Surface Area: Where do these recommendations appear (e.g., Homepage, Product Detail Page (PDP), Checkout)? Assumption: Focus on the "Customers also bought" and "Personalized Picks" on the Homepage/PDP.
Cold Start: How often do new products or users enter the system? Assumption: Significant daily churn of items; need to handle cold-start items via content-features.
Thinking Process
The Funnel Approach: With 100M items, a single-stage model is computationally impossible within 150ms. I must use a multi-stage architecture: Retrieval (Candidate Generation) followed by Ranking (Scoring).
The Retrieval Bottleneck: High recall is key. I'll need multiple retrieval sources (Collaborative Filtering, Content-based, and Session-based) to ensure diversity.
The Ranking Precision: Since we have rich user history and item metadata, a Deep Learning model that captures feature interactions (like DeepFM or a Transformer-based model) is necessary for high-precision ranking.
Scale and Freshness: Real-time intent is the strongest signal. I need to incorporate "near-line" features (last 5 items viewed) into the ranking stage to capture immediate shopping intent.
Elite Bonus Points
Calibration for Conversion: Models often over-predict CTR on "click-baity" items. I would implement probability calibration (e.g., Platt scaling or Isotonic Regression) to ensure predicted probabilities match real-world conversion rates, essential for accurate revenue estimation.

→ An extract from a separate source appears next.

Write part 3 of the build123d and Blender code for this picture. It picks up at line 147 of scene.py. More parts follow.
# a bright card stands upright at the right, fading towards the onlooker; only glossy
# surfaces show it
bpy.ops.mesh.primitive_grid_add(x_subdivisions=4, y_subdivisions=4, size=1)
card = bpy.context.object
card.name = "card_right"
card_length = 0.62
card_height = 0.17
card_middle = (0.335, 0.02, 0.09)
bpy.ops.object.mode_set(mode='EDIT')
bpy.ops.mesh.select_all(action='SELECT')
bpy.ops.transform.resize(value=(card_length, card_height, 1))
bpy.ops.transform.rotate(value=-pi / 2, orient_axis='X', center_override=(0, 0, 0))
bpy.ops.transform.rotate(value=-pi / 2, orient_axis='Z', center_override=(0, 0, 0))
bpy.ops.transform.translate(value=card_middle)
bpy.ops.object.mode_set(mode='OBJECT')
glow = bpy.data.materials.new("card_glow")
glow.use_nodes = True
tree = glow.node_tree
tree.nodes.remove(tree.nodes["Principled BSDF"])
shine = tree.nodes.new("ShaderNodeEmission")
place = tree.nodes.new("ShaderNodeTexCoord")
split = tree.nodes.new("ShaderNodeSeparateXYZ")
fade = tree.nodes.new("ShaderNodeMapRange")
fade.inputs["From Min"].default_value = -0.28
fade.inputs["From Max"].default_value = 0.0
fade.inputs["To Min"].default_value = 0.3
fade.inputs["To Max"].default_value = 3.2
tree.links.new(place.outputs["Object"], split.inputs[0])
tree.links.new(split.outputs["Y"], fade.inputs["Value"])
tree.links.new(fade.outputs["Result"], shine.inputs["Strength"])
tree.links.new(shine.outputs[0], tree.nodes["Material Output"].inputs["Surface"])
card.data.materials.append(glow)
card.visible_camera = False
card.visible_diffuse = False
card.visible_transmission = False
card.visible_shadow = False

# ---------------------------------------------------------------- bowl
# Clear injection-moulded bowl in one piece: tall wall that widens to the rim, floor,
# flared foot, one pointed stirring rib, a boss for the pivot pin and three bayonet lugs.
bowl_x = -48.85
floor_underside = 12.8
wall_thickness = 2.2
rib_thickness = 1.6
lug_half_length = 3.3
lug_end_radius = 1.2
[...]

Delayed Feedback Loops: In e-commerce, a "click" happens instantly, but a "purchase" might happen days later. I would use a "Negative Sampling with Importance Sampling" or "FSI (Fake Sample Injection)" strategy to handle label delays without biasing the model.
Multi-Objective Optimization (MMoE): Users have different intents (browsing vs. buying). I would use a Multi-Gate Mixture-of-Experts (MMoE) architecture to jointly optimize for CTR, CVR, and Add-to-Cart (ATC) simultaneously.

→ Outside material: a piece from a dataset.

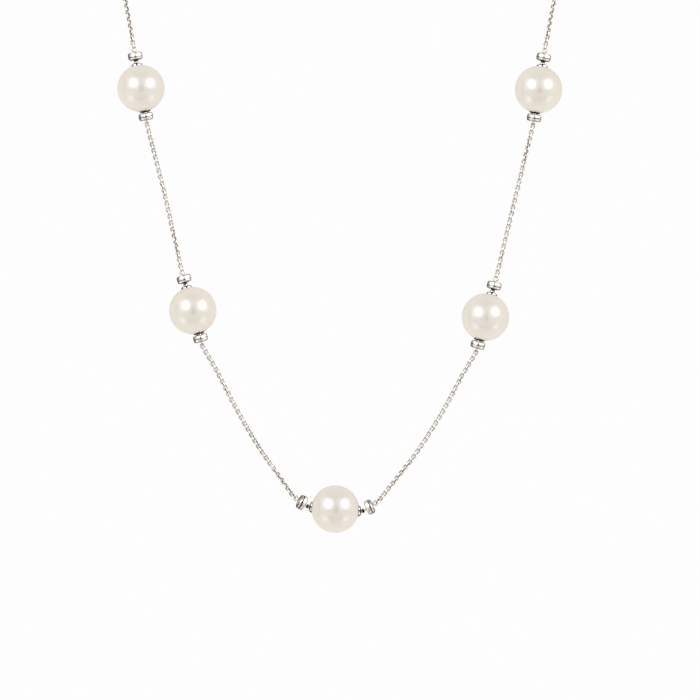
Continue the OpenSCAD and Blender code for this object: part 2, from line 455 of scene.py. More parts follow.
@dataclass(frozen=True)
class FloorFinish(Finish):
    """Pale studio floor, which fades to the white of the background at its rim."""

    name: str = "pale_floor"
    colour: Colour = (0.86, 0.86, 0.855)
    rough: float = 0.9
    fade_span: Pair = (0.35, 1.15)

    def surface(self, shop: ShaderShop) -> Link:
        """Fades the matt floor into the background.

        Args:
            shop: The material's tree.

        Returns:
            The shader.
        """
        place = shop.node("ShaderNodeTexCoord").outputs["Object"]
        distance = shop.number("ShaderNodeVectorMath", {"operation": "LENGTH"}, {0: place}, "Value")
        matt = shop.node("ShaderNodeBsdfDiffuse", {}, {"Color": self.colour, "Roughness": self.rough})
        glow = shop.node("ShaderNodeEmission", {}, {"Color": BACKDROP})
        return shop.mix(distance.ramp(self.fade_span), matt.outputs[0], glow.outputs[0])


# Meshes


@dataclass(frozen=True)
class Surface:
    """Points, faces that go anticlockwise from outside, and how far each point is darkened by painted
    shade and patina.
    """

    points: Sequence[Vector]
    faces: Faces
    shade_and_patina_amounts: Sequence[float]


def make_piece(
    name: str, material: Material, parts: Iterable[tuple[Surface, Matrix]], crease: float = 40.0
) -> Piece:
    """Makes a piece with smooth faces.

    Args:
        name: The piece's name.
        material: Its material.
        parts: Its surfaces, and where the frame of each goes. A place may be mirrored.
        crease: The angle in degrees from which an edge stays sharp.

    Returns:
        The piece.
    """
    points: list[tuple[float, ...]] = []
    faces: Faces = []
    shade_and_patina_amounts: list[float] = []
    for surface, place in parts:
        start = len(points)
        order = -1 if place.determinant() < 0 else 1
        points.extend(tuple(place @ point) for point in surface.points)
        faces.extend(tuple(start + number for number in face[::order]) for face in surface.faces)
        shade_and_patina_amounts.extend(surface.shade_and_patina_amounts)
    mesh = bpy.data.meshes.new(name)
    mesh.from_pydata(points, [], faces)
    mesh.polygons.foreach_set("use_smooth", [True] * len(mesh.polygons))
    mesh.set_sharp_from_angle(angle=math.radians(crease))
    mesh.attributes.new(SHADE_AND_PATINA, "FLOAT", "POINT").data.foreach_set("value", shade_and_patina_amounts)
    mesh.materials.append(material)
    mesh.validate()
    mesh.update()
    piece = bpy.data.objects.new(name, mesh)
    bpy.context.scene.collection.objects.link(piece)
    return piece


@dataclass(frozen=True)
class ProfilePoint:
    """A point of a turned piece's half section."""

    radius: float
    height: float
    shade_and_patina: float = 0.0


def arc(
    centre: tuple[float, float], radius: float, first: float, last: float, steps: int, shade_and_patina: float = 0.0
) -> list[ProfilePoint]:
    """Draws an arc of a half section.

    Args:
        centre: The arc's centre, as radius and height.
        radius: The arc's radius.
        first: The angle in degrees at which it begins, from the way outward towards the way up.
        last: The angle at which it ends.
        steps: The number of steps, or 0 for one point.
        shade_and_patina: How far its points are darkened by painted shade and patina.

    Returns:
        The arc's points.
    """
    points = []
    for step in range(steps + 1):
        angle = math.radians(first + (last - first) * step / max(steps, 1))
        across = centre[0] + radius * math.cos(angle)
        points.append(ProfilePoint(across, centre[1] + radius * math.sin(angle), shade_and_patina))
    return points


def circle(steps: int, offset: float = 0.0) -> list[Pair]:
    """Lists the points of a circle of radius 1, the first of them a part of a step on."""
    angles = [FULL_TURN * (k + offset) / steps for k in range(steps)]
    return [(math.cos(angle), math.sin(angle)) for angle in angles]


def woven(rings: int, sides: int, closed: bool) -> Faces:
    """Joins each ring of points to the next with faces.

    Args:
        rings: The number of rings.
        sides: The number of points in each, anticlockwise as the next ring sees them.
        closed: True where the last ring is joined to the first.

    Returns:
        The faces.
    """
    faces = []
    for ring in range(rings if closed else rings - 1):
        near, far = ring * sides, (ring + 1) % rings * sides
        for k in range(sides):
            after = (k + 1) % sides
            faces.append((near + k, near + after, far + after, far + k))
    return faces


def turned(profile: Sequence[ProfilePoint], around: int) -> Surface:
    """Turns a closed half section about Z.

    Args:
        profile: The section's points, anticlockwise with the radius to the right.
        around: The number of steps round the axis.

    Returns:
        The surface.
    """
    points = [
        Vector((p.radius * x, -p.radius * y, p.height)) for x, y in circle(around) for p in profile
    ]
    return Surface(points, woven(around, len(profile), True), [p.shade_and_patina for p in profile] * around)


def headings(path: Sequence[Vector], closed: bool = False) -> list[Vector]:
    """Finds which way a path goes at each of its points.

    Args:
        path: The path's points.
        closed: True for a ring.

    Returns:
        The ways.
    """
    before, after = (path[-1], path[0]) if closed else (path[0], path[-1])
    padded = [before, *path, after]
    return [(b - a).normalized() for a, b in zip(padded, padded[2:])]


def square_to(way: Vector, side: Vector) -> Vector:
    """Turns a side until it is square to a way."""
    return (side - way * side.dot(way)).normalized()


def carried(side: Vector, ways: Sequence[Vector]) -> list[Vector]:
    """Carries a side along a path's ways, square to each of them and without a twist."""
    return list(accumulate(ways, lambda before, way: square_to(way, before), initial=side))[1:]


def wire(
    path: Sequence[Vector], radius: float, sides: int, closed: bool = False, shade_and_patina: float = 0.0
) -> Surface:
    """Draws a round wire along a path, with rounded ends if it is open.

    Args:
        path: The points of the wire's centre line.
        radius: The wire's radius.
        sides: The number of sides.
        closed: True for a ring.
        shade_and_patina: How far it is darkened by painted shade and patina.

    Returns:
        The surface.
    """
    end_reach, end_radius = radius * 0.6, radius * 0.55
    ways = headings(path, closed)
    across = carried(ways[0].orthogonal(), ways)
    rings = [(middle, a, way.cross(a), radius) for middle, way, a in zip(path, ways, across)]
    if not closed:
        rings.insert(0, (path[0] - ways[0] * end_reach, *rings[0][1:3], end_radius))
        rings.append((path[-1] + ways[-1] * end_reach, *rings[-1][1:3], end_radius))
    points = [middle + size * (x * a + y * b) for middle, a, b, size in rings for x, y in circle(sides)]
    faces = woven(len(rings), sides, closed)
    if not closed:
        faces.append(tuple(reversed(range(sides))))
        faces.append(tuple(range(len(points) - sides, len(points))))
    return Surface(points, faces, [shade_and_patina] * len(points))


def smooth_path(points: Sequence[Vector], steps: int) -> list[Vector]:
    """Runs a smooth curve through some points.

    Args:
        points: The points, of which the curve passes through each.
        steps: Steps from each point to the next.

    Returns:
        The curve's points.
    """
    padded = [2 * points[0] - points[1], *points, 2 * points[-1] - points[-2]]
    curve = []
    for a, b, c, d in zip(padded, padded[1:], padded[2:], padded[3:]):
        bend, swing = 2 * a - 5 * b + 4 * c - d, 3 * b - a - 3 * c + d
        for step in range(steps):
            t = step / steps
            curve.append((2 * b + (c - a) * t + bend * t**2 + swing * t**3) / 2)
    return [*curve, points[-1].copy()]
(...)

Exploration vs. Exploitation: To avoid "filter bubbles," I'd implement a small epsilon-greedy exploration or Upper Confidence Bound (UCB) strategy in the re-ranking layer to surface new/niche products.
Design Breakdown
Requirements
Product Goal: Provide highly relevant product recommendations to increase GMS and user retention.
Success Metrics:
Online: Conversion Rate (CVR), Revenue per User (RPU), CTR.
Offline: LogLoss, AUC, NDCG@K (for ranking), Recall@K (for retrieval).
Guardrail: P99 Latency (<150ms), Training time, Model staleness (Update frequency).
System Constraints: 100M+ items, 100k QPS, high availability (99.99%).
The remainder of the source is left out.